Talking about race, religion or sex over dinner table at home could become a HATE CRIME

TALKING about race, religion or sex over the dinner table at home could soon become a HATE crime, says a report.

The Law Commission claims the offence of "stirring up" division should be extended into private homes.

According to the Daily Mail, the Commission has drawn up a 500-page consultation report which will be presented to ministers next year.

In England and Wales, hate speech is only classed as an offence when committed in public, or in a private place where it can be heard from outside. 

The submission document notes that hate crimes have an exemption if the alleged offence takes place in a home and “cannot be seen or heard outside that or another dwelling”. 

But it claims: “To the extent that the aim is to ensure that the criminal law does not intrude on purely private matters, the exception is poorly targeted.

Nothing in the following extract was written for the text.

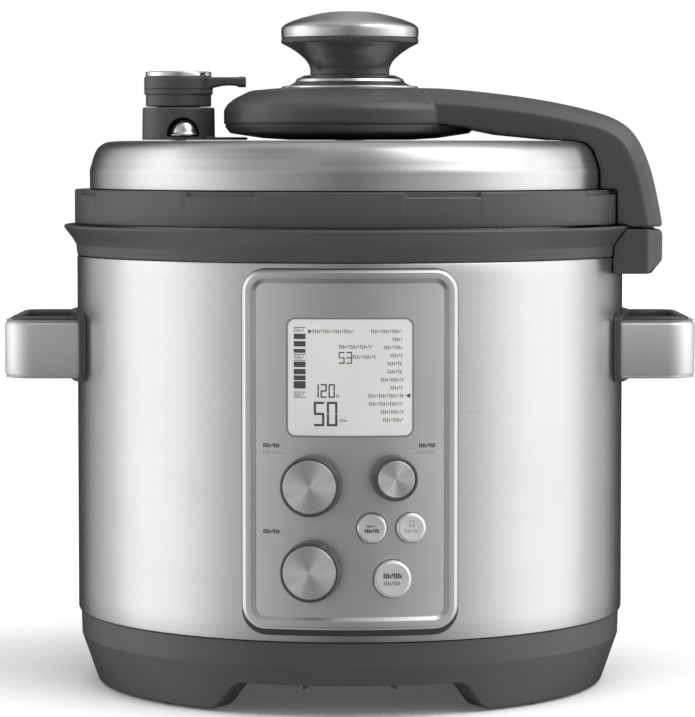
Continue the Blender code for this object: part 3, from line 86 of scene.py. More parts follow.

“It would include a meeting held in a large private house, for instance, but would exclude a private conversation conducted in an office.”

FREE SPEECH FURY

The document concludes: “We therefore propose that the dwelling exception should be removed from the stirring-up offences.”

But the move has been criticised by free speech campaigners – who claim that dinner table chatter should not land people in jail.

Harry Miller, a businessman, former policeman and founder of Fair Cop, which opposes hate crime rules, told the Mail: “If the private home law is adopted by Government, a comment over the dinner table about a huge range of people could lead to a prison sentence.”

He added that the proposed law could “generate unfriendliness between different communities when there is none”. 

The report also allegedly suggests expanding the hate speech law to protect subculture groups who claim they are hate speech victims. 

This includes goths, punks and sexual fetishists – while vegans and climate change activists could also be eligible for special support.

It comes amid an explosion in reports of hate crime, with 105,090 hate crimes recorded in the 12 months from March 2019, government statistics show.